As Nebraska football embarks on Year No. 5 of the Bo Pelini era forthcoming, one question pondered among media and fans alike has been, “Is this a make or break season for Pelini?” or “Is Pelini on the hot seat?”
Compared to most, Pelini is definitely safe. He’s definitely far from being in the same category as say, Derek Dooley of Tennessee (whose eat is very hot) but not in the same position as Nick Saban of Alabama or Mike Gundy of Oklahoma State. Those coaches are safe and sound.
The Pelini supporters would say that he has amassed a 39-16 record and has twice had the Huskers on the doorstep of the conference championship. The detractors would say, “Well, he’s been a success but only compared to his predecessor, Bill Callahan.” The Huskers went 27-22 in Callahan’s four seasons, which included two years without even being bowl eligible. The detractors would also point out that in Pelini’s first year, Nebraska went 9-4, which represented a marked improvement over Callahan’s 5-7 campaign in 2007 but have not done better than 10-4 since that time.
Pelini came to Lincoln with high expectations and has frankly failed to live up to them so far. Making it to the Holiday Bowl and the Capital One Bowl does not cut it at Nebraska. However, I would say it’s a make or break season only if 2012 is really bad, as in six or more losses. Pelini has built a solid foundation, both on the field and, perhaps more importantly, off as well. There is enough talent to win the conference and play in BCS, if they play well. I think it may be make or break for Taylor Martinez at quarterback, but Pelini’s job is safe, barring a total collapse.
The 2012 season represents factors that bode well for Pelini’s Huskers as well as ones that are potential stumbling blocks. Tim Beck being in his second season as offensive coordinator will be a big plus because Nebraska now has a much clearer idea of what scheme it is running. The Husker offense also figures to be more than just The Rex Burkhead Show. Well, at least the offense has the personnel to be such. Kenny Bell emerged as a big play threat at wide receiver but another key is Jamal Turner joining him. Turner started strong but faded last season and though sometimes he is a forgotten man, tight end Kyler Reed has the speed to be a matchup problem for opposing defenses.

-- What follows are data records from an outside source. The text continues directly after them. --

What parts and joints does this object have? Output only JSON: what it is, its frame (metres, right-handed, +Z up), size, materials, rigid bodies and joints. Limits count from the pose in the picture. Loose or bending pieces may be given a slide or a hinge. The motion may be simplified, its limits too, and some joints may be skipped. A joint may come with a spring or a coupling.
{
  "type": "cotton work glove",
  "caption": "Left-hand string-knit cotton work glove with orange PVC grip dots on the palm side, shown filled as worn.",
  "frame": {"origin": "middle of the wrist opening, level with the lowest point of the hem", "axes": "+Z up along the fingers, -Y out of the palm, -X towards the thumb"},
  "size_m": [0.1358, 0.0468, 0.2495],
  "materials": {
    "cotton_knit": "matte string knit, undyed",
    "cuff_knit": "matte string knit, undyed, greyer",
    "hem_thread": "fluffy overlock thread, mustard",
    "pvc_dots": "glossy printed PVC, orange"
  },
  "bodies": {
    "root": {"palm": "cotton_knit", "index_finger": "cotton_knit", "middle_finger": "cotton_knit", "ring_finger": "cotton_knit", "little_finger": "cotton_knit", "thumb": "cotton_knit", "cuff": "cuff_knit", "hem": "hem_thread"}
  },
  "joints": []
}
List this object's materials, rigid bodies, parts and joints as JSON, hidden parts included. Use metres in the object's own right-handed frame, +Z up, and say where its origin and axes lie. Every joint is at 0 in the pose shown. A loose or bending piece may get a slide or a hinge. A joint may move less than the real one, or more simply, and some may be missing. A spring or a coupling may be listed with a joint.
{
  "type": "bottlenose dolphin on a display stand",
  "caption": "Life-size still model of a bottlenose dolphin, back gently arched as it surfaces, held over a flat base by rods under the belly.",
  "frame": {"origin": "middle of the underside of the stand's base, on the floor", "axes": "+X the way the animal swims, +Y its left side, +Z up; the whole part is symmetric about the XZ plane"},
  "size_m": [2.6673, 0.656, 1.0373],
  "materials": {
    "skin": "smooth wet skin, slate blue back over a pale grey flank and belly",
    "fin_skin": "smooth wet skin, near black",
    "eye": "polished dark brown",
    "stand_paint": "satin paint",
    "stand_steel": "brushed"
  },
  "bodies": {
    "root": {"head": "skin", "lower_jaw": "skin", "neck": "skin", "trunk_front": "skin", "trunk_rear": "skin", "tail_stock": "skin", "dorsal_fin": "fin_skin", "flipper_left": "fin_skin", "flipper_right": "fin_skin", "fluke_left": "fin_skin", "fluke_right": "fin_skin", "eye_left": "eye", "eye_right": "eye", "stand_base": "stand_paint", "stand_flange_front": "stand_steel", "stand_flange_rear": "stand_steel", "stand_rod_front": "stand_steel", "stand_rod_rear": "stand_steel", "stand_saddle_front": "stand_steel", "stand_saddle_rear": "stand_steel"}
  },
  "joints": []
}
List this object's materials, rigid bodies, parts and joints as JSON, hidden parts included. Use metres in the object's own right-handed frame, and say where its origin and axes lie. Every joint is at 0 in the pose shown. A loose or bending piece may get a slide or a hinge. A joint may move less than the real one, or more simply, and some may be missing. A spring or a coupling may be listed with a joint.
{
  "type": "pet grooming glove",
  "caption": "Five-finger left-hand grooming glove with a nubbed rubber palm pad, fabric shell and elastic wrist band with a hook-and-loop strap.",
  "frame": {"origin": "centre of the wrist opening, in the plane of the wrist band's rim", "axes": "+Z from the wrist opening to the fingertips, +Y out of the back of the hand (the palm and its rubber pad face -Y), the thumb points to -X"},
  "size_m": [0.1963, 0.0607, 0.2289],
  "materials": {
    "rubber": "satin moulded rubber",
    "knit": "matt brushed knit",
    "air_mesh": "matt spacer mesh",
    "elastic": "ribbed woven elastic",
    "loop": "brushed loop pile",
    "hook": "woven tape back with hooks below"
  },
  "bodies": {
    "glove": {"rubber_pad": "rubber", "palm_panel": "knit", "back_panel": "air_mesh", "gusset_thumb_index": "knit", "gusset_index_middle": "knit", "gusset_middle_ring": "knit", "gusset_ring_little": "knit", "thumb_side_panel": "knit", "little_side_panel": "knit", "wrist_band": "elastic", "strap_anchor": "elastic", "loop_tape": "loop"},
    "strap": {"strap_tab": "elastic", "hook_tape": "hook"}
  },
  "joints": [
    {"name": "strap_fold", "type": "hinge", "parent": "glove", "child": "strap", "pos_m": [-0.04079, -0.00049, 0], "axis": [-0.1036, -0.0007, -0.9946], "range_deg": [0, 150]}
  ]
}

There is much talk of how junior quarterback Taylor Martinez has spent the offseason with quarterback guru Steve Calhoun to address his mechanics. There’s every reason to think Martinez will have a breakout season but he has also had a tendency to make costly mistakes at inopportune times.

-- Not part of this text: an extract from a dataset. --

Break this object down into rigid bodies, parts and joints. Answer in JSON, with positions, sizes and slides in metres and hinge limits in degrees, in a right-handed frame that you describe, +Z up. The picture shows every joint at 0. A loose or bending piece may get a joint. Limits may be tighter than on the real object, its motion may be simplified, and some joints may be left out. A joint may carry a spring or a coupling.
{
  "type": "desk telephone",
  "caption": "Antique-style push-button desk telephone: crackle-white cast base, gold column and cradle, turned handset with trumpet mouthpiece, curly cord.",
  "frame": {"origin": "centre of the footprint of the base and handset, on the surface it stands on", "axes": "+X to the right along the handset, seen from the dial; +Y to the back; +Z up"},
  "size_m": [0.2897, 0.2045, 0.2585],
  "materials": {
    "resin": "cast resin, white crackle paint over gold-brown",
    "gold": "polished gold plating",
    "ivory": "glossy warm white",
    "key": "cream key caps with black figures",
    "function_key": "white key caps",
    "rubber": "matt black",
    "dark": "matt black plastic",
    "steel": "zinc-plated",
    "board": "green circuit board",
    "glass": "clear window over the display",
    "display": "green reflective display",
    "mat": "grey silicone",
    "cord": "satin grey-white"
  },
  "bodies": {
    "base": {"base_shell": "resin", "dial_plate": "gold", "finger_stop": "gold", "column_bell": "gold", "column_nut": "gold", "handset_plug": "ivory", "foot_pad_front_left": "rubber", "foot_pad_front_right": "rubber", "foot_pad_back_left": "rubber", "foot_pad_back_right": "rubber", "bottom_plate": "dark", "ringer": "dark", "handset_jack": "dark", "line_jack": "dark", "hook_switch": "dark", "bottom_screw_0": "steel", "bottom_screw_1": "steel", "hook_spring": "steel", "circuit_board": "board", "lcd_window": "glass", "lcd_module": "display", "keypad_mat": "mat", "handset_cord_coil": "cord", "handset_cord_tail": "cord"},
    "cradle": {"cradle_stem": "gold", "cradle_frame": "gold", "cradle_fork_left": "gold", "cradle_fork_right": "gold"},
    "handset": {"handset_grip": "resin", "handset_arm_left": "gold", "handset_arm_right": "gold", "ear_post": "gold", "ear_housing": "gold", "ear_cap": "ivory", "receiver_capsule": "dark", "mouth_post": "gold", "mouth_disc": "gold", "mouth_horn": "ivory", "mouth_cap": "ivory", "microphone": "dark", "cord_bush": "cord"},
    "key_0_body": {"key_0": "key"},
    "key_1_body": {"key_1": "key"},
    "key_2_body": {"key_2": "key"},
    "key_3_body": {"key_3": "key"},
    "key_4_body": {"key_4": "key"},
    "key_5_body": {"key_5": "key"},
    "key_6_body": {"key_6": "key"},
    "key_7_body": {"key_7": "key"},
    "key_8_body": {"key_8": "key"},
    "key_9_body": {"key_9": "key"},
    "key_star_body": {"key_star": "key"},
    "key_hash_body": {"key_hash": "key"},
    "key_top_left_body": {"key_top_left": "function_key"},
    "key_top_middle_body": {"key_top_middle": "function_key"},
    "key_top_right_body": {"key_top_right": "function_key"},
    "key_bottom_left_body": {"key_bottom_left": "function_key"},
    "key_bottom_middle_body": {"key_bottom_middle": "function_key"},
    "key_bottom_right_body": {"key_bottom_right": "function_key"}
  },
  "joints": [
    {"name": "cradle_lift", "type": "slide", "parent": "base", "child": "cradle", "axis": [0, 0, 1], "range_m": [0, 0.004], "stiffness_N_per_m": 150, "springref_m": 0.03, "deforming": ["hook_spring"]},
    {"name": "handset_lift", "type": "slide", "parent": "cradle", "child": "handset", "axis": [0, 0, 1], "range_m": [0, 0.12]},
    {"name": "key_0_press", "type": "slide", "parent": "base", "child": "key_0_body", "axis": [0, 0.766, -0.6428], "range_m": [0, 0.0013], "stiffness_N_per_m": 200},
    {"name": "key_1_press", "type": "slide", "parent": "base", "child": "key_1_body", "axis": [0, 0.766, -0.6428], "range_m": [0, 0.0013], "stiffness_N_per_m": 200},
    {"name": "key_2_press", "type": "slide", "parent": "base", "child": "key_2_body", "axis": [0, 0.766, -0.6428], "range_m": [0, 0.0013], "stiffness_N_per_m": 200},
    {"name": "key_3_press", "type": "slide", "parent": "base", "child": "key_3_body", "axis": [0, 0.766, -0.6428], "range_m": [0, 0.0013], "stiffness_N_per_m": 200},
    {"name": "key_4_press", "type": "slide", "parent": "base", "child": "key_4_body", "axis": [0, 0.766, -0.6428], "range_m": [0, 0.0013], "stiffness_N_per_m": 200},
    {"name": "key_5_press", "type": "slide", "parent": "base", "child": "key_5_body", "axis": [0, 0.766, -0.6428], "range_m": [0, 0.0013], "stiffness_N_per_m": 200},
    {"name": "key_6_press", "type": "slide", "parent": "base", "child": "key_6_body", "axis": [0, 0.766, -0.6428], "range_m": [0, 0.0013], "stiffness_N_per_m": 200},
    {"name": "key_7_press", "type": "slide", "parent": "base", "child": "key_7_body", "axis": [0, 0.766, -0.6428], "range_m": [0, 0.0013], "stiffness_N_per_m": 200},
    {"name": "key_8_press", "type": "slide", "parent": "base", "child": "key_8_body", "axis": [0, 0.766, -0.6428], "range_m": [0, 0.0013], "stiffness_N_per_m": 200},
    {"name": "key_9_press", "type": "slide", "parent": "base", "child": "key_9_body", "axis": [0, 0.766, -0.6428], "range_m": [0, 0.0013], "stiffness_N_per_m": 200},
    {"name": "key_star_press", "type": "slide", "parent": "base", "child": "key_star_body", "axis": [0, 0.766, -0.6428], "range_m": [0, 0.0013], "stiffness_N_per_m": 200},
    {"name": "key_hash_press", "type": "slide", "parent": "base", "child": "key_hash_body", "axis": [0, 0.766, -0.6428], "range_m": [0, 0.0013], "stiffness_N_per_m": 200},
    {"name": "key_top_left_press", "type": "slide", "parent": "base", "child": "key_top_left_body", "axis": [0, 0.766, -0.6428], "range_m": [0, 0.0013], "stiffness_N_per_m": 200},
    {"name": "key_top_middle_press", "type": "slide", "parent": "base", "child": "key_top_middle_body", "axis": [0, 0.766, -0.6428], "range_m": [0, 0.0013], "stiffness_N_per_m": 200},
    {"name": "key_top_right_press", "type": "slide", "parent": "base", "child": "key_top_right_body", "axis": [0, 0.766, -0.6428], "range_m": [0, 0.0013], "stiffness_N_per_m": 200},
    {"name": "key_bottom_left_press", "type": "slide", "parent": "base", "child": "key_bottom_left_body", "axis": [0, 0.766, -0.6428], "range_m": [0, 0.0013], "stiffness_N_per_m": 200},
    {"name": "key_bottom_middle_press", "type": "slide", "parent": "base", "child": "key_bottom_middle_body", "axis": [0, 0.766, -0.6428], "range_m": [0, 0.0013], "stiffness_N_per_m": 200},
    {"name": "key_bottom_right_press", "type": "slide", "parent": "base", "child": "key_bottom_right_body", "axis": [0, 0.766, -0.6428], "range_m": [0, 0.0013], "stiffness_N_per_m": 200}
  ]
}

Defensively, Nebraska took a step backward last season and the pundits would point to the fact that the team is losing its three best players (Jared Crick, LaVonte David and Alfonso Dennard). While David had a remarkable season, let’s not forget that Crick only played four games after being shelved for the season with a torn pectoral muscle. Even when Crick played, he was just a shadow of his former self. Dennard missed the first four games because of a hamstring injury. If the 2012 Nebraska defensive starters can stay healthy, the defense might actually be more stable even with the loss of the aforementioned threesome.
The biggest bugaboo of the Pelini era in Nebraska has been consistency. Look no further than the Huskers’ dominating 24-3 home win over eventual Legends Division champion Michigan State. One week later, Nebraska lays an egg at home against a 6-6 Northwestern team, losing 28-25. The following week, the Huskers showed enormous resolve in beating Penn State 17-14 in Happy Valley on the heels of a scandal ridden week at Penn State. One week later, the Huskers visit Michigan and lose 45-17.

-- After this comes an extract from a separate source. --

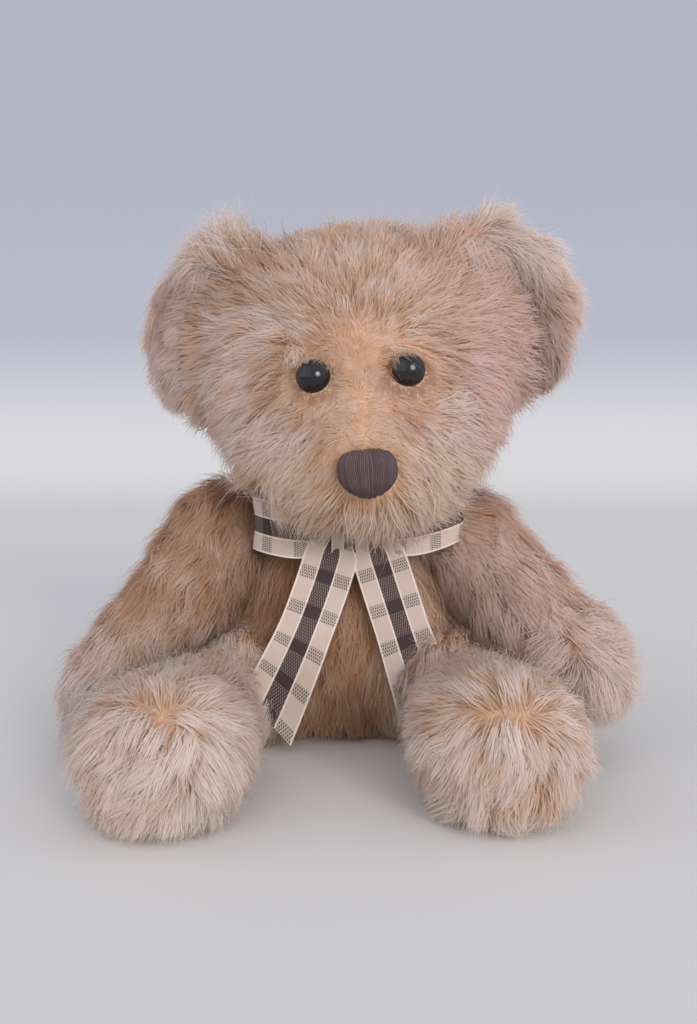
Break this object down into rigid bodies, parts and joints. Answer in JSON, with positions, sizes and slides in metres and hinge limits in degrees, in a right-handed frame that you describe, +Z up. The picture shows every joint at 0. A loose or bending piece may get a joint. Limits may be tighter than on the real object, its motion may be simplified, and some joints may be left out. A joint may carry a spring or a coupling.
{
  "type": "teddy bear",
  "caption": "Worn long-pile plush teddy bear, seated with arms out and legs forward, with cupped ears, black dome eyes, a stitched nose and a checked ribbon bow at the neck.",
  "frame": {"origin": "on the surface that the bear sits on, under the middle of its box", "axes": "+Z up; the bear looks along -Y, so its own left side is +X"},
  "size_m": [0.2164, 0.1755, 0.2051],
  "materials": {
    "peach_plush": "long worn pile, matted in locks",
    "cream_plush": "long worn pile, matted in locks",
    "eye_plastic": "polished dome",
    "washer_plastic": "moulded, unpolished",
    "nose_thread": "satin stitched thread",
    "ribbon_weave": "woven check, soft"
  },
  "bodies": {
    "root": {"torso": "peach_plush", "head": "cream_plush", "ear_left": "cream_plush", "ear_right": "cream_plush", "arm_left": "peach_plush", "arm_right": "peach_plush", "leg_left": "cream_plush", "leg_right": "cream_plush", "eye_left": "eye_plastic", "eye_right": "eye_plastic", "eye_washer_left": "washer_plastic", "eye_washer_right": "washer_plastic", "nose": "nose_thread", "neck_ribbon": "ribbon_weave"}
  },
  "joints": []
}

The key for the Huskers reaching the Big 10 Title Game is to eliminate the inexplicable home losses like Iowa State in 2009, Texas in 2010 and Northwestern last season.
The Huskers will need to be on point because while the Big 10 does not have a dominant team, there are very few two-inch putts. While the Huskers are definitely better than their four nonconference foes, Southern Mississippi and UCLA are dangerous enough to sneak up on them.
Most preview magazines have hit the stands and have Nebraska rated from 16 on the high end to 24 on the low end. Phil Steele is the lone prognosticator that has Nebraska even reaching the Big 10 Title Game.
So how warm is Pelini’s seat?
Pelini is safe as long as Tom Osborne is the athletic director. However, if Nebraska has another four-loss season, or fails to reach the Big 10 Title Game, Pelini’s seat will certainly get warm as it pertains to fans and media.
The 2013 campaign, however, will be very crucial because the schedule is favorable – no Wisconsin or Ohio State as crossover games. If Nebraska can’t get it done in 2013, then a long and hard look needs to be taken but you also got to remember how loyal Osborne is with his coaches. He gives them a long leash, because he remembers the 1980s when fans wanted his head on a silver platter. The man started to break up at the Doc Sadler firing and was torn up about that. How do you think he'll feel having to let go of HIS pick and hire in Bo Pelini?